Así, creamos MULTÍLOGOS, un webinario sobre danzas, cuerpos y movimientos con frecuencia de dos veces por mes. Por medio de una convocatoria anual, invitamos al sector hispanohablante a compartir sus investigaciones y propuestas artísticas a través de ponencias, entrevistas, debates, paneles, talleres o intervenciones performativas. Cada modalidad incluye un tiempo dedicado a hacer preguntas y dar retroalimentación. El amplio espectro del contenido de los diálogos así como la escucha a otras realidades es una destreza colectiva que hemos desarrollado como método y como meta.

En una presentación performativa, resaltamos los aspectos principales del webinario:

 

Further References

As an emerging project, MULTÍLOGOS is shaping a blog in which all the sessions are further discussed and theorized. The material is in Spanish and can be found in the following link multilogosdanza.wixsite.com/conectar/blog

Allende, Ana, Ricardo Amigo, José Rojas. 2019. Danza Afro en Chile: Abriendo Caminos [African Dance in Chile: Opening Pathways.] Santiago de Chile: Fondo Nacional de Desarrollo Cultural y las Artes.
Cusicanqui, Silvia Rivera. 2018. Un Mundo Ch'ixi es Posible: Ensayos Desde un Presente en Crisis [A Ch'ixi World is Possible]. Buenos Aires: Tinta limón.
Masetti, Marcela. “Corporalidades en la Danza” [Corporeality in Dance]. En III Encuentro Platense de Investigadores Sobre Cuerpo en las Artes Escénicas y Performáticas-ECART (La Plata, 2013).
Poveda, Jorge, Beatriz Herrera, María Mendizábal. “Forced Secularization and Postmodern Discourses within Contemporary Performance: Weaponizing Multicultural Rhetoric to Ratify Asymmetries”. Dance Chronicle.

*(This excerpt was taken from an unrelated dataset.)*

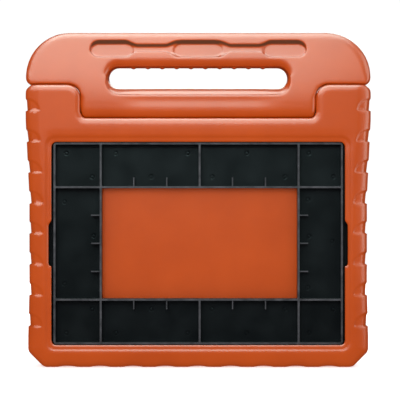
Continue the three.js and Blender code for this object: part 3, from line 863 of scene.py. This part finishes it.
def shaded_pockets(made):
    """The foam's colour is browner on the walls under the upper edges of the finger pockets. It
    is no pigment or dirt of the real foam. It stands in for the deep shade there, which the
    lamps alone leave too light and too red."""
    tree = made.node_tree
    bsdf = tree.nodes["Principled BSDF"]
    coords = node(tree, "TexCoord")
    up = node(tree, "SeparateXYZ", Vector=coords.outputs["Object"]).outputs["Z"]
    facing = node(tree, "SeparateXYZ", Vector=coords.outputs["Normal"]).outputs["Z"]
    height = node(tree, "MapRange", {
        "From Min": (HANDLE_TOP - 17) * MM, "From Max": (HANDLE_TOP - 15) * MM}, Value=up)
    downward = node(tree, "MapRange", {"From Min": -0.15, "From Max": -0.6}, Value=facing)
    amount = node(tree, "Math", {"operation": "MULTIPLY"})
    tree.links.new(height.outputs["Result"], amount.inputs[0])
    tree.links.new(downward.outputs["Result"], amount.inputs[1])
    base = bsdf.inputs["Base Color"].links[0].from_socket
    mix = node(tree, "Mix", {"data_type": "RGBA"})
    tree.links.new(amount.outputs[0], mix.inputs[0])
    tree.links.new(base, mix.inputs[6])
    mix.inputs[7].default_value = linear("#6A3E26")
    tree.links.new(mix.outputs[2], bsdf.inputs["Base Color"])


def zinc_plated_steel():
    """Zinc-plated steel: bright grey, with the fine crystals of the plating."""
    made, tree, bsdf = material("steel_zinc_plated", "#B9BCBE", Metallic=1.0, Roughness=0.32)
    coords = node(tree, "TexCoord").outputs["Object"]
    crystals = node(tree, "TexVoronoi", {"Scale": per_metre(0.8)}, Vector=coords)
    rough = node(
        tree, "MapRange", {"To Min": 0.24, "To Max": 0.42}, Value=crystals.outputs["Distance"])
    tree.links.new(rough.outputs["Result"], bsdf.inputs["Roughness"])
    return made


# ------------------------------------------------------------ camera, light and floor

def camera():
    """Straight on, level with the middle of the case."""
    data = bpy.data.cameras.new("camera")
    data.lens = 90
    data.sensor_width = 36
    obj = bpy.data.objects.new("camera", data)
    seen_width = 328  # mm of the case's front plane across the picture
    distance = seen_width * data.lens / data.sensor_width
    across, up = 1.5, 138
    obj.location = Vector((across, -HALF_DEPTH - distance, up)) * MM
    obj.rotation_euler = (math.pi / 2, 0, 0)
    bpy.context.scene.collection.objects.link(obj)
    bpy.context.scene.camera = obj


COOL_WHITE = "#CDF6F2"  # keeps the pale gloss on the orange foam from turning pink
ROOM_LIGHT = 0.62
BACKDROP = 1.05
FLOOR_GLOW = 0.46  # the floor's own light, which keeps it as white as the backdrop


def softbox(name, place_mm, aim_mm, size, power, lights):
    """A broad lamp that lights either the form, as diffuse light, or the gloss alone."""
    data = bpy.data.lights.new(name, "AREA")
    data.shape = "RECTANGLE"
    data.size, data.size_y = size
    data.energy = power
    data.color = linear("#FFFFFF" if lights == "form" else COOL_WHITE)[:3]
    obj = bpy.data.objects.new(name, data)
    obj.location = Vector(place_mm) * MM
    obj.rotation_mode = "QUATERNION"
    obj.rotation_quaternion = (Vector(aim_mm) - Vector(place_mm)).to_track_quat("-Z", "Y")
    obj.visible_diffuse = lights == "form"
    obj.visible_glossy = lights == "gloss"
    bpy.context.scene.collection.objects.link(obj)


def white_room():
    """Even white light from all round, which the camera sees as a white backdrop."""
    world = bpy.data.worlds.new("studio")
    bpy.context.scene.world = world
    world.use_nodes = True
    tree = world.node_tree
    background = tree.nodes["Background"]
    background.inputs["Color"].default_value = (1, 1, 1, 1)
    seen = node(tree, "LightPath").outputs["Is Camera Ray"]
    strength = node(tree, "Mix", {"data_type": "FLOAT"}, Factor=seen)
    strength.inputs["A"].default_value = ROOM_LIGHT
    strength.inputs["B"].default_value = BACKDROP
    tree.links.new(strength.outputs[0], background.inputs["Strength"])
    world.cycles_visibility.glossy = False


def studio():
    white_room()
    softbox("key", (-150, -1100, 500), (0, 0, 150), (0.7, 0.7), 5.6, "form")
    softbox("key_behind", (200, 1100, 500), (0, 0, 150), (0.7, 0.7), 4, "form")
    softbox("high_left", (-240, -560, 800), (-20, 0, 230), (1.2, 0.75), 20, "gloss")
    softbox("overhead", (0, -200, 900), (0, 0, 200), (0.9, 0.4), 14, "gloss")
    softbox("right", (700, -250, 350), (100, 0, 130), (0.5, 0.8), 5, "gloss")
    softbox("behind", (150, 600, 800), (0, 0, 150), (0.9, 0.6), 14, "gloss")

    bm = bmesh.new()
    bmesh.ops.create_grid(bm, x_segments=1, y_segments=1, size=6)
    floor = place("floor", bm)
    paper, tree, bsdf = material("paper_white", "#FFFFFF", Roughness=0.9)
    grain = node(tree, "TexNoise", {"Scale": per_metre(2)})
    bump = node(tree, "Bump", {"Strength": 0.02, "Distance": 0.1 * MM}, Height=grain.outputs["Fac"])
    tree.links.new(bump.outputs["Normal"], bsdf.inputs["Normal"])
    bsdf.inputs["Emission Color"].default_value = (1, 1, 1, 1)
    bsdf.inputs["Emission Strength"].default_value = FLOOR_GLOW
    floor.data.materials.append(paper)
    floor.visible_diffuse = False
    floor.visible_glossy = False
    bpy.context.scene.view_settings.view_transform = "Standard"


# ------------------------------------------------------------ the case

def finish_piece(piece, body, cad_node, finish):
    piece.data.materials.clear()
    piece.data.materials.append(finish)
    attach(piece, body)
    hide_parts(cad_node)


def dress(node_name, finish):
    """Gives a carried-over CAD node its material."""
    obj = frame["nodes"][node_name]
    obj.data.materials.clear()
    obj.data.materials.append(finish)


camera()
studio()

foam = eva_foam()
shaded_pockets(foam)
polypropylene = plastic("polypropylene_moulded_black", "#0D1013", "#121518", 0.34, 0.5, 0.04)
paler_rib_tops(polypropylene)
nylon = plastic("nylon_moulded_black", "#24262A", "#2C2E32", 0.5, 0.6, 0.05)
acetal = plastic("acetal_moulded_natural", "#DEDBD0", "#E8E5DC", 0.38, 0.6, 0.03)
zinc = zinc_plated_steel()

shell = foam_shell()
finish_piece(shell, "case", "body_shell", foam)
handle = foam_handle()
finish_piece(handle, "handle", "handle_grip", foam)
finish_piece(spacer_tray(), "case", "spacer_tray", polypropylene)

dress("core_rod", nylon)
for side in ("left", "right"):
    dress("ratchet_hub_" + side, nylon)
    dress("ear_socket_" + side, nylon)
    dress("thrust_washer_" + side, acetal)
    dress("pivot_screw_" + side, zinc)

Forthcoming.
 

Reflections

In this session, we presented various points of focus for our Multílogos project, which uses performative and dialogical tools, and also summarized the content of our work. We chose to present ourselves and the origins of the project in a performative fashion, so that the audience could connect with our feeling-thoughts (sentipensares). As we summarized and translated the selected component that were performed during our ICTM Dialogues session, we cited many Latin American speakers and presentations that challenge anglophone scholarly research categorizations of dance practices.

In the last part of our presentation, “Latin American resistance through dance,” we highlight examples of the agency of dancers as political subjects. These examples make evident that our artistic and research works are contestations to the status quo that is imposed by clear-cut means of state repression in Latin American contexts. This awareness transcends understandings of what is typically categorized as “dance” according to hegemonic aesthetics, to foster a broader understanding of something that carries ancestral, improvisational, and innovative knowledge. We intentionally facilitated a dialogue in the Q&A by asking the audience to consider their understandings of ‘resistance’ in order to stimulate our own imaginations as scholars working toward decolonization.

 

Questions to Consider

How can decoloniality serve to interrogate the processes of legitimation regarding dance practices and knowledge in Latin America?

How is decoloniality nurtured by the contributions of an international community that discusses dance and the multi-sensorial in languages other than English?

What are the ways that researchers and artists from around the globe articulate their resistance to different modes of oppression?